Nicknamed Sudan, the 45-year-old world's only remaining male northern white rhino was declared dead after battling age related complications since the beginning of this March.

Ol Pejeta Conservancy said that veterinary doctors decided on Monday to euthanize Sudan after it became apparent that he could not survive an onslaught of age related disorders.

"His condition worsened significantly in the last 24 hours; he was unable to stand up and was suffering a great deal. The veterinary team from the Dvur Kralove Zoo, Ol Pejeta and Kenya Wildlife Service made the decision to euthanize him," Ol Pejeta said in a statement released on Tuesday.

The news of Sudan's demise sent shockwaves in the global conservation and scientific communities given its enviable status as the last northern white male rhino in the world.

Richard Vigne, the CEO of Ol Pejeta, echoed the sentiments of local and international wildlife campaigners by stating that Sudan's demise was a huge blow to the concerted efforts to save iconic but threatened species.

"We on Ol Pejeta are all saddened by Sudan's death. He was a great ambassador for his species and will be remembered for the work he did to raise awareness globally of the plight facing not only rhinos, but also the many thousands of other species facing extinction as a result of unsustainable human activity," said Vigne.

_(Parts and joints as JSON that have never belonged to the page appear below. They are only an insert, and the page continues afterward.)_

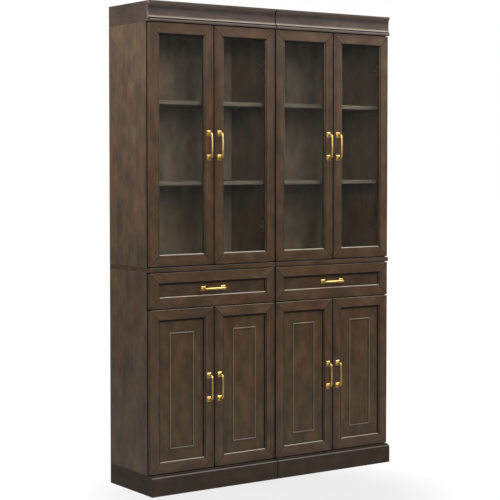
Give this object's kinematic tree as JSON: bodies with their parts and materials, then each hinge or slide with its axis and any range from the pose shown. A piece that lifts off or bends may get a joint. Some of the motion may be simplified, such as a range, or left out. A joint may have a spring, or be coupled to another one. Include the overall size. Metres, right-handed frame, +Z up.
{
  "type": "glass-fronted storage cabinet pair",
  "caption": "Pair of tall dark wood cabinets side by side: panelled base doors and drawers with brass bow pulls under glazed hutches with inner shelves and a crown moulding.",
  "frame": {"origin": "centre of the bounding box's bottom face, on the floor between the two units", "axes": "+Z up, +X along the width from unit 1 to unit 2, the doors face -Y"},
  "size_m": [1.206, 0.343, 1.935],
  "materials": {
    "stained_wood": "satin lacquer over dark walnut-coloured stain",
    "plinth_wood": "satin lacquer, darker",
    "inner_board": "matt stained board",
    "clear_glass": "clear float glass",
    "polished_brass": "satin brushed gold",
    "plated_steel": "zinc plated"
  },
  "bodies": {
    "cabinets": {"base_1_sides": "stained_wood", "base_1_decks": "inner_board", "base_1_top": "stained_wood", "plinth_1": "plinth_wood", "hutch_1_sides": "stained_wood", "hutch_1_decks": "inner_board", "shelves_1": "inner_board", "crown_1": "stained_wood", "base_2_sides": "stained_wood", "base_2_decks": "inner_board", "base_2_top": "stained_wood", "plinth_2": "plinth_wood", "hutch_2_sides": "stained_wood", "hutch_2_decks": "inner_board", "shelves_2": "inner_board", "crown_2": "stained_wood", "back_panels": "inner_board", "hinge_arms": "plated_steel", "shelf_pins": "plated_steel", "drawer_rails": "plated_steel"},
    "glass_door_1": {"glass_door_1_frame": "stained_wood", "glass_door_1_pane": "clear_glass", "glass_door_1_pull": "polished_brass", "glass_door_1_hinge_cups": "plated_steel"},
    "glass_door_2": {"glass_door_2_frame": "stained_wood", "glass_door_2_pane": "clear_glass", "glass_door_2_pull": "polished_brass", "glass_door_2_hinge_cups": "plated_steel"},
    "glass_door_3": {"glass_door_3_frame": "stained_wood", "glass_door_3_pane": "clear_glass", "glass_door_3_pull": "polished_brass", "glass_door_3_hinge_cups": "plated_steel"},
    "glass_door_4": {"glass_door_4_frame": "stained_wood", "glass_door_4_pane": "clear_glass", "glass_door_4_pull": "polished_brass", "glass_door_4_hinge_cups": "plated_steel"},
    "base_door_1": {"base_door_1_frame": "stained_wood", "base_door_1_panel": "stained_wood", "base_door_1_pull": "polished_brass", "base_door_1_hinge_cups": "plated_steel"},
    "base_door_2": {"base_door_2_frame": "stained_wood", "base_door_2_panel": "stained_wood", "base_door_2_pull": "polished_brass", "base_door_2_hinge_cups": "plated_steel"},
    "base_door_3": {"base_door_3_frame": "stained_wood", "base_door_3_panel": "stained_wood", "base_door_3_pull": "polished_brass", "base_door_3_hinge_cups": "plated_steel"},
    "base_door_4": {"base_door_4_frame": "stained_wood", "base_door_4_panel": "stained_wood", "base_door_4_pull": "polished_brass", "base_door_4_hinge_cups": "plated_steel"},
    "drawer_1": {"drawer_1_front": "stained_wood", "drawer_1_box": "inner_board", "drawer_1_pull": "polished_brass", "drawer_1_runners": "plated_steel"},
    "drawer_2": {"drawer_2_front": "stained_wood", "drawer_2_box": "inner_board", "drawer_2_pull": "polished_brass", "drawer_2_runners": "plated_steel"}
  },
  "joints": [
    {"name": "glass_door_1_hinge", "type": "hinge", "parent": "cabinets", "child": "glass_door_1", "pos_m": [-0.596, -0.1375, 1.376], "axis": [0, 0, -1], "range_deg": [0, 105]},
    {"name": "glass_door_2_hinge", "type": "hinge", "parent": "cabinets", "child": "glass_door_2", "pos_m": [-0.007, -0.1375, 1.376], "axis": [0, 0, 1], "range_deg": [0, 82]},
    {"name": "glass_door_3_hinge", "type": "hinge", "parent": "cabinets", "child": "glass_door_3", "pos_m": [0.007, -0.1375, 1.376], "axis": [0, 0, -1], "range_deg": [0, 82]},
    {"name": "glass_door_4_hinge", "type": "hinge", "parent": "cabinets", "child": "glass_door_4", "pos_m": [0.596, -0.1375, 1.376], "axis": [0, 0, 1], "range_deg": [0, 105]},
    {"name": "base_door_1_hinge", "type": "hinge", "parent": "cabinets", "child": "base_door_1", "pos_m": [-0.596, -0.1375, 0.407], "axis": [0, 0, -1], "range_deg": [0, 105]},
    {"name": "base_door_2_hinge", "type": "hinge", "parent": "cabinets", "child": "base_door_2", "pos_m": [-0.007, -0.1375, 0.407], "axis": [0, 0, 1], "range_deg": [0, 82]},
    {"name": "base_door_3_hinge", "type": "hinge", "parent": "cabinets", "child": "base_door_3", "pos_m": [0.007, -0.1375, 0.407], "axis": [0, 0, -1], "range_deg": [0, 82]},
    {"name": "base_door_4_hinge", "type": "hinge", "parent": "cabinets", "child": "base_door_4", "pos_m": [0.596, -0.1375, 0.407], "axis": [0, 0, 1], "range_deg": [0, 105]},
    {"name": "drawer_1_slide", "type": "slide", "parent": "cabinets", "child": "drawer_1", "axis": [0, -1, 0], "range_m": [0, 0.178]},
    {"name": "drawer_2_slide", "type": "slide", "parent": "cabinets", "child": "drawer_2", "axis": [0, -1, 0], "range_m": [0, 0.178]}
  ]
}
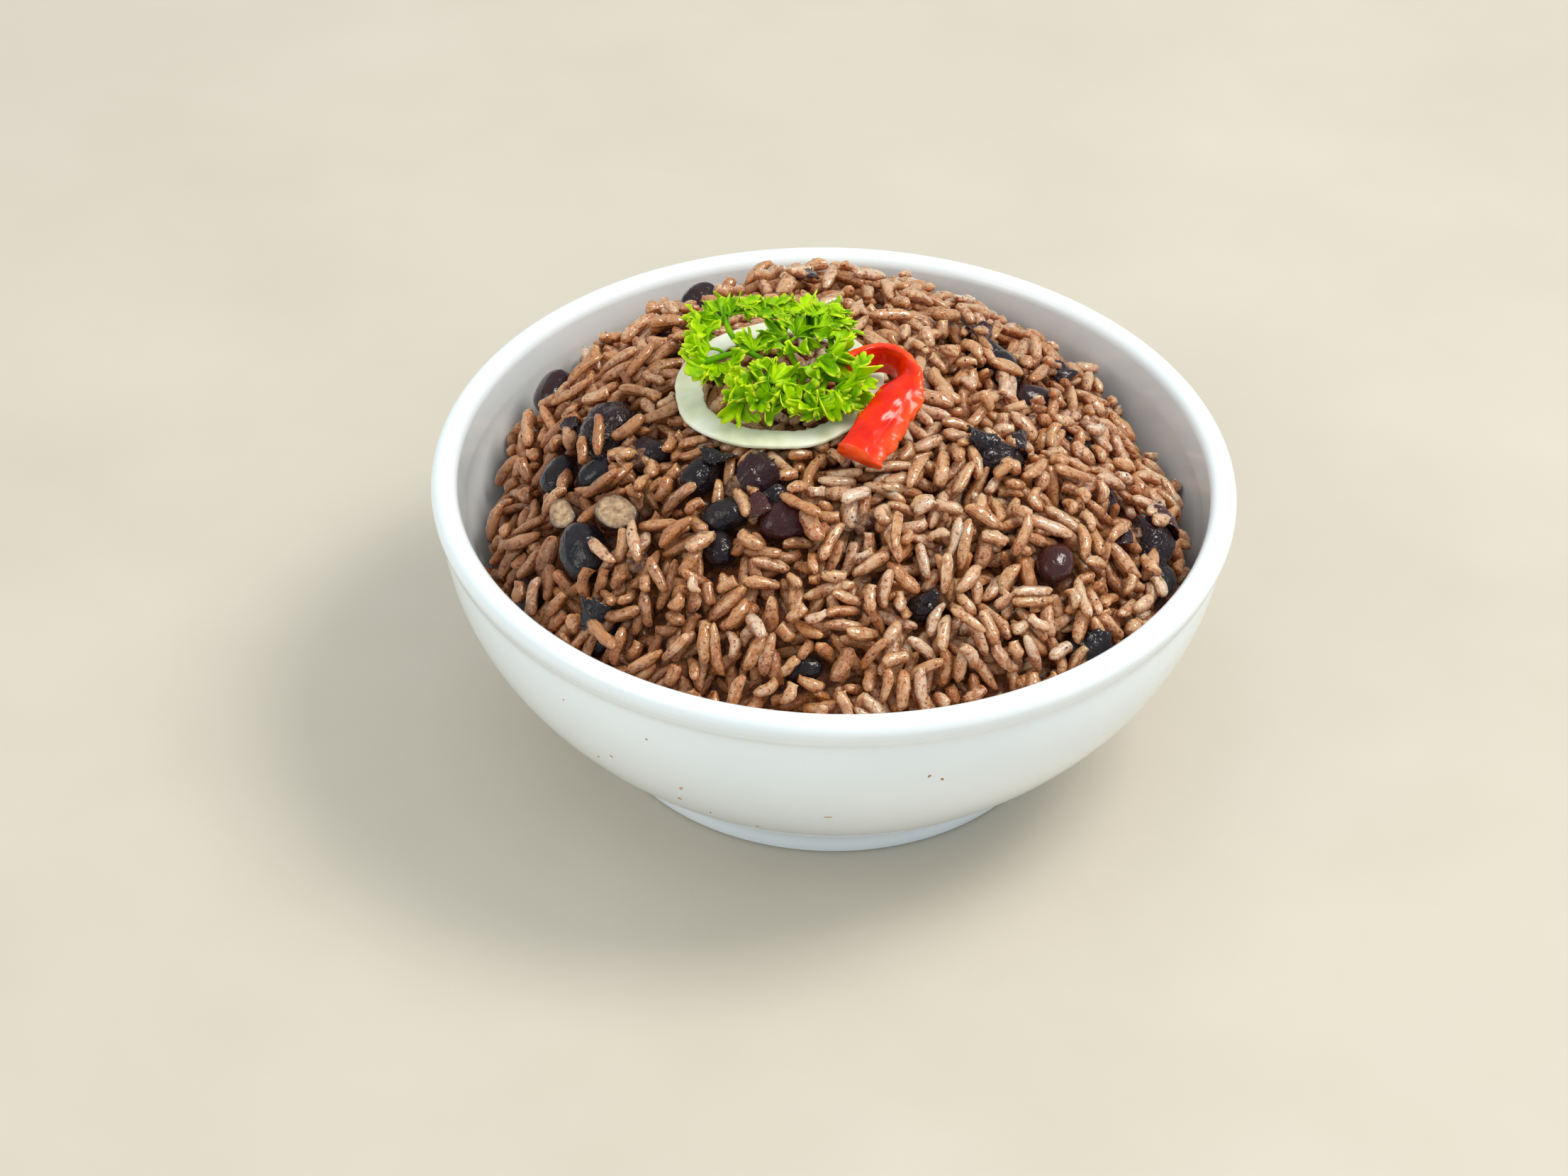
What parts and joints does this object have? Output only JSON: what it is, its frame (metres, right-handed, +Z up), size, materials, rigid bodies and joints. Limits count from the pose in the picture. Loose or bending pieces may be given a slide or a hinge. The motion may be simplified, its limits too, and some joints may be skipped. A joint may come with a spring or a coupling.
{
  "type": "bowl of rice and beans",
  "caption": "Round white glazed bowl filled with a mound of brown rice and black beans, topped with an onion ring, a curly parsley sprig and a curled strip of red pepper.",
  "frame": {"origin": "on the bowl's axis, in the plane that its foot ring rests on", "axes": "+Z up along the bowl's axis, -Y towards the viewer, +X to the viewer's right"},
  "size_m": [0.14, 0.14, 0.0812],
  "materials": {
    "glaze": "glossy white glaze on fired ceramic",
    "rice_and_beans": "moist cooked rice tinted brown, with glossy black beans",
    "onion": "wet translucent raw onion",
    "parsley": "fresh curly leaf with paler edges",
    "pepper": "glossy fresh red pepper"
  },
  "bodies": {
    "root": {"bowl": "glaze", "rice_and_beans": "rice_and_beans", "onion_ring": "onion", "parsley_sprig": "parsley", "pepper_strip": "pepper"}
  },
  "joints": []
}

"One day, his demise will hopefully be seen as a seminal moment for conservationists worldwide," he added.

Born in the Sudanese wild in 1973, the giant land mammal was later transferred to a zoo in Europe where it lived until 2009 when it was relocated to the 90,000 acres Ol Pejeta Conservancy located in Kenya's Laikipia County.

Sudan has left behind a daughter named Najin and a granddaughter called Fatu who have lived with him at the Ol Pejeta Conservancy since 2009.

Due to advanced age, Sudan was unable to reproduce with the planet's two last remaining northern white female rhinos.

In the last couple of years, global wildlife campaigners have spearheaded a campaign to enable Sudan to sire offspring with the two female northern white rhinos using modern reproductive technologies like In Vitro Fertilization (IVF).

The campaigners last year launched a campaign to raise some 9 million dollars to enable Sudan to reproduce with his female counterparts using artificial methods.

Despite failed attempts to reproduce the next generation of northern white rhinos, conservationists were optimistic that modern technology could offer a respite in the near future.

"His genetic material was collected yesterday and provides a hope for future attempts at reproduction of northern white rhinos through advanced cellular technologies," said Ol Pejeta Conservancy.

"The only hope for the preservation of this subspecies now lies in developing in vitro fertilization (IVF) techniques using eggs from the two remaining females, stored northern white rhino semen from males and surrogate southern white rhino females," it added

Before his demise, Sudan was put under 24 hour armed surveillance at the Ol Pejeta Conservancy to ward off attack by poachers who are responsible for rapid decline in the population of African rhinos.

Statistics from wildlife conservation lobby groups indicate the population of northern white rhino subspecies stood at 2,000 in the 1960s but later dropped to the current two due to poaching, habitat loss and climatic shocks.

Scientists and wildlife campaigners still reeling from the shock of Sudan's death are banking on artificial reproductive technologies to halt the extinction of northern white rhinos.

"We must take advantage of the unique situation in which cellular technologies are utilized for conservation of critically endangered species," remarked Jan Stejskal, the Director of International Projects at Dvur Kralove Zoo which once sheltered Sudan.

It may sound unbelievable, but thanks to the newly developed techniques, even Sudan could still have an offspring," he added.